In 1999, he told a Globe interviewer that he had played and recorded with his
brothers in groups called the Armstrong Brothers, the Four Keys, and the
Chocolate Drops.
Their venues were anywhere there were people to listen, he said, ''in bars, in
West Virginia coal fields, at juke joints, dances, and at medicine shows.''
Mr. Armstrong continued to play well into his advanced years. A regular at Club
Passim, the Harvard Square music club, he made one of his last appearances
there at age 90. A 1997 Globe story on his rehearsal at a friend's art studio
described how he displayed ''some vigorous fiddling on ''Cacklin' Hen,'' his
feet keeping hoedown rhythm on the rippled oak floor.''
Mr. Armstrong had been energetic until his heart attack in March shortly after
the couple traveled to Nashville so he could accept the Governor's Awards in
the Arts. Dolly Parton was another recipient.
For many years, the Armstrongs, who met when he played Boston in 1983, traveled
with his band and made Boston their permanent home in 1996. Mr. Armstrong's
recordings, released by Vocalion Records, included ''Vine Street Drag'' and
''Knox County Stomp.''
In 1997, Mr. Armstrong told The Chicago Sun-Times that the secret to great
fiddling was to treat the instrument with tenderness.
''It is hard to get the right tone out of a violin or fiddle. A lot of people
just saw it and saw it and make all kinds of cat squawks and squeaks,'' he
said. ''Many people fake it. Very few white musicians can play blues on the
fiddle. They play in a country-western step or swing whittlin' and diddlin' on
it. They mix it up.''
Mr. Armstrong also played to have an impact.
''Howard's whole thing was to keep his music going, especially encouraging kids
of color to open their minds to all kinds of music,'' his wife said.
In 1986, he talked to the Los Angeles Times about his views on growing old:
''You didn't come here to stay forever. But it's not how long you live'' that
matters, but what you accomplish, he said. ''An old proverb by some philosopher
said, `Upon him who is of a bright and sunny disposition, the weight of the
years hang lightly.

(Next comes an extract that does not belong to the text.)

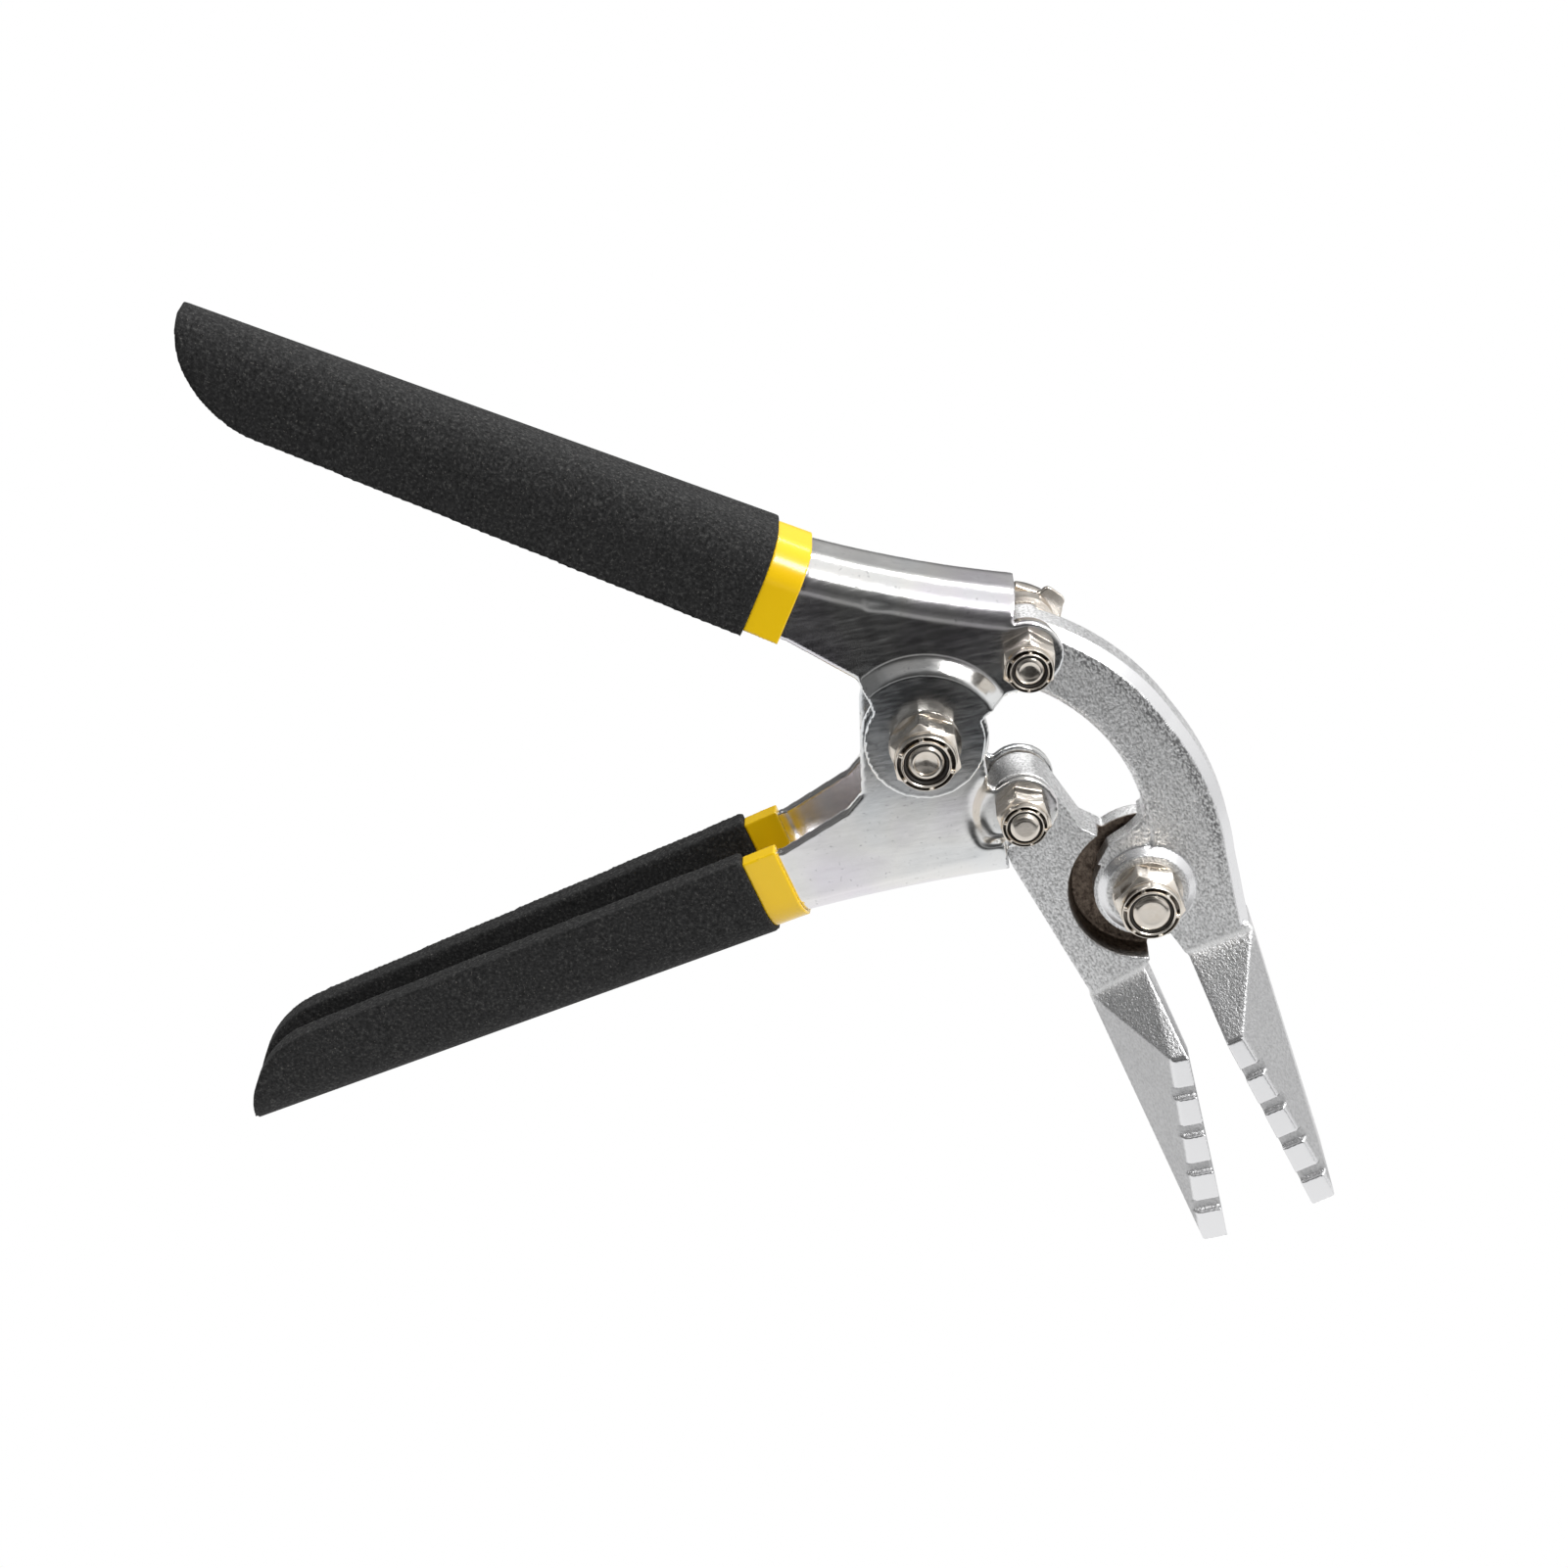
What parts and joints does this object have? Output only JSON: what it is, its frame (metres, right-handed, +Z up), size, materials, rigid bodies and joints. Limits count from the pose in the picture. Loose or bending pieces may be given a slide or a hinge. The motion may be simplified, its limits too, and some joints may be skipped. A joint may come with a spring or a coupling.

But to him who is of a negative and disgruntled attitude,
youth and old age are equally a burden.''
Besides his wife, Mr. Armstrong leaves three sons from an earlier marriage,
Ralphe, Will, and Robert, all of Detroit; as well as many grandchildren and
great-grandchildren.
In September, Club Passim will hold a fund-raiser to provide music lessons for
needy children in Mr. Armstrong's name, his wife said.
Funeral arrangements are incomplete. Burial will be in Forest Hills Cemetery in
Jamaica Plain.
This story ran on page E13 of the Boston Globe on 8/1/2003.